In his essay "The Paranoid Style in American Politics," Richard Hofstadter famously sketched the contours of the American tradition of folk conspiracy--a tradition that has, at different times, seen its enemy in Masons, Jesuits, immigrants, Jews and Eastern bankers. There's certainly a strong continuity between that tradition and the populist/nationalist ire that drives the NAFTA highway myth. Hofstadter's original essay was motivated in part by the activities of the John Birch Society, which today is one of the leading purveyors of the highway myth.
But there's something more. The myth of the NAFTA Superhighway persists and grows because it taps into deeply felt anxieties about the dizzying dislocations of twenty-first-century global capitalism: a nativist suspicion of Mexico's designs on US sovereignty, a longing for national identity, the fear of terrorism and porous borders, a growing distrust of the privatizing agenda of a government happy to sell off the people's assets to the highest bidder and a contempt for the postnational agenda of Davos-style neoliberalism. Indeed, the image of the highway, with its Chinese goods whizzing across the border borne by Mexican truckers on a privatized, foreign-operated road, is almost mundane in its plausibility. If there was a NAFTA highway, you could bet that Tom Friedman would be for it--what could be more flattening than miles of concrete paved across the continent?--and Lou Dobbs would be zealously opposed. In fact, Dobbs has devoted a segment of his show to the highway, its nonexistence notwithstanding. "These three countries moving ahead their governments without authorization from the American people, without Congressional approval," he said. "This is as straightforward an attack on national sovereignty as there could be outside of war."

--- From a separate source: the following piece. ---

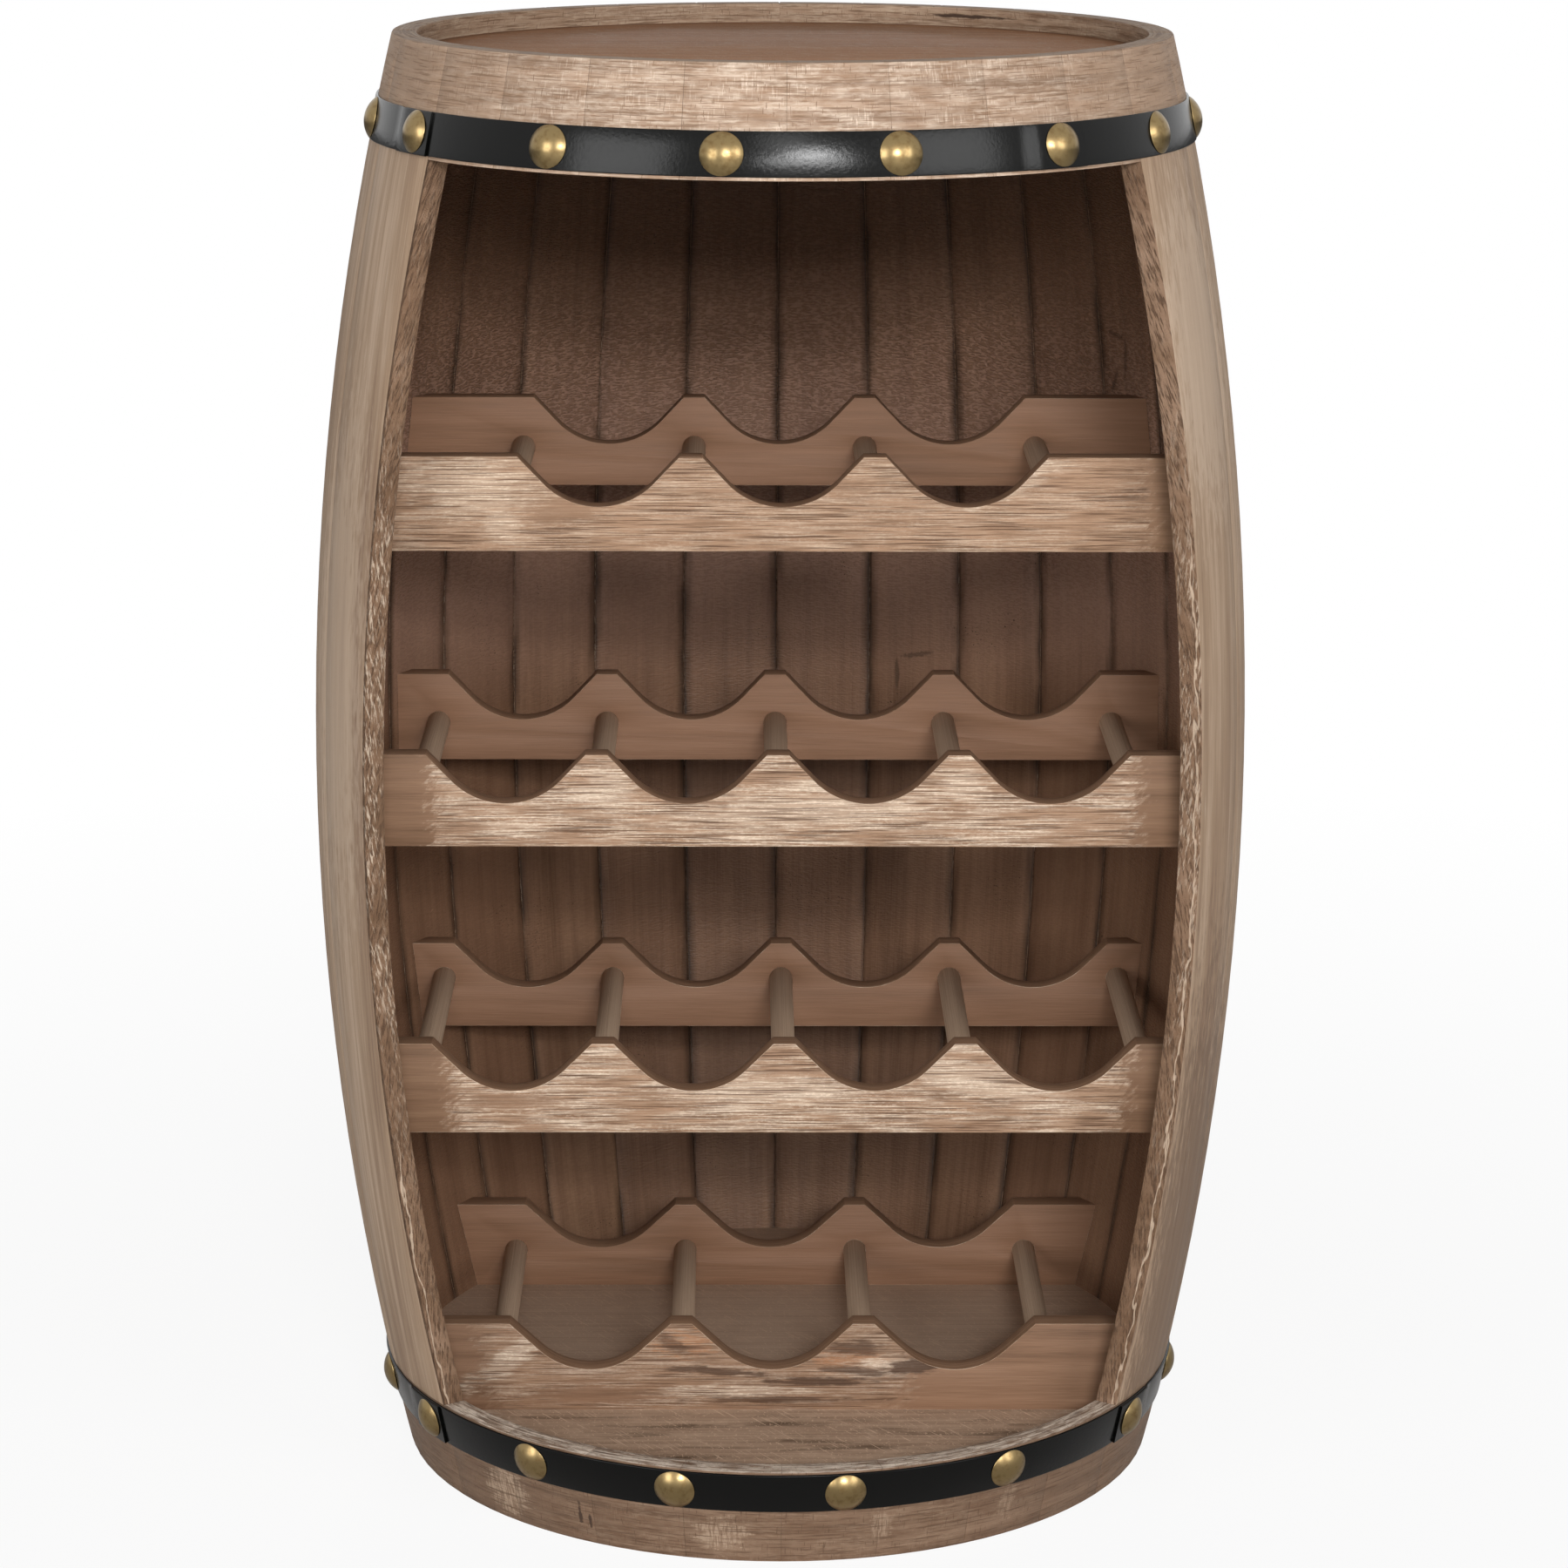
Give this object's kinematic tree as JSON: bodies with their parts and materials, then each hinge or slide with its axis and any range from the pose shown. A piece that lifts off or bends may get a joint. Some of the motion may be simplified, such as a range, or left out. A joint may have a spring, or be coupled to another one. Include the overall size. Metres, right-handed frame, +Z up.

Though the story of the highway has been seeded and watered in the fertile soil of the nationalist right wing--promoted by Birchers and Corsi, co-author of the Swift Boat Veterans for Truth's book about John Kerry--it also stretches across ideological and partisan lines. Like immigration and the Dubai ports deal, it divides the Republican coalition against itself, pitting the capitalists against the nationalists. And more than a few on the center-left have voiced criticisms as well: Teamsters president James Hoffa wrote in a column last year that "Bush is quietly moving forward with plans...for what's known as a NAFTA superhighway--a combination of existing and new roads that would create a north-south corridor from Mexico to Canada.... It would allow global conglomerates to capitalize by exploiting cheap labor and nonexistent work rules and avoiding potential security enhancements at U.S. ports." Democratic Congresswoman Nancy Boyda, from eastern Kansas, invoked its specter early and often in her improbably successful 2006 campaign against Republican incumbent Jim Ryun. A campaign circular inserted in local newspapers warned that "if built, this 'Super Corridor' would be a quarter-mile wide and longer than the Great Wall of China." Boyda told me that her attacks on the highway "hit a real nerve because enough people had the same concerns."
What might at first have been a niche obsession has bled, slowly but surely, toward the mainstream. "The biggest problem of these conspiracy theorists," says Robert Pastor, a professor of international relations at American University and a leading proponent of increased North American integration, "is that they are having an effect on the entire debate."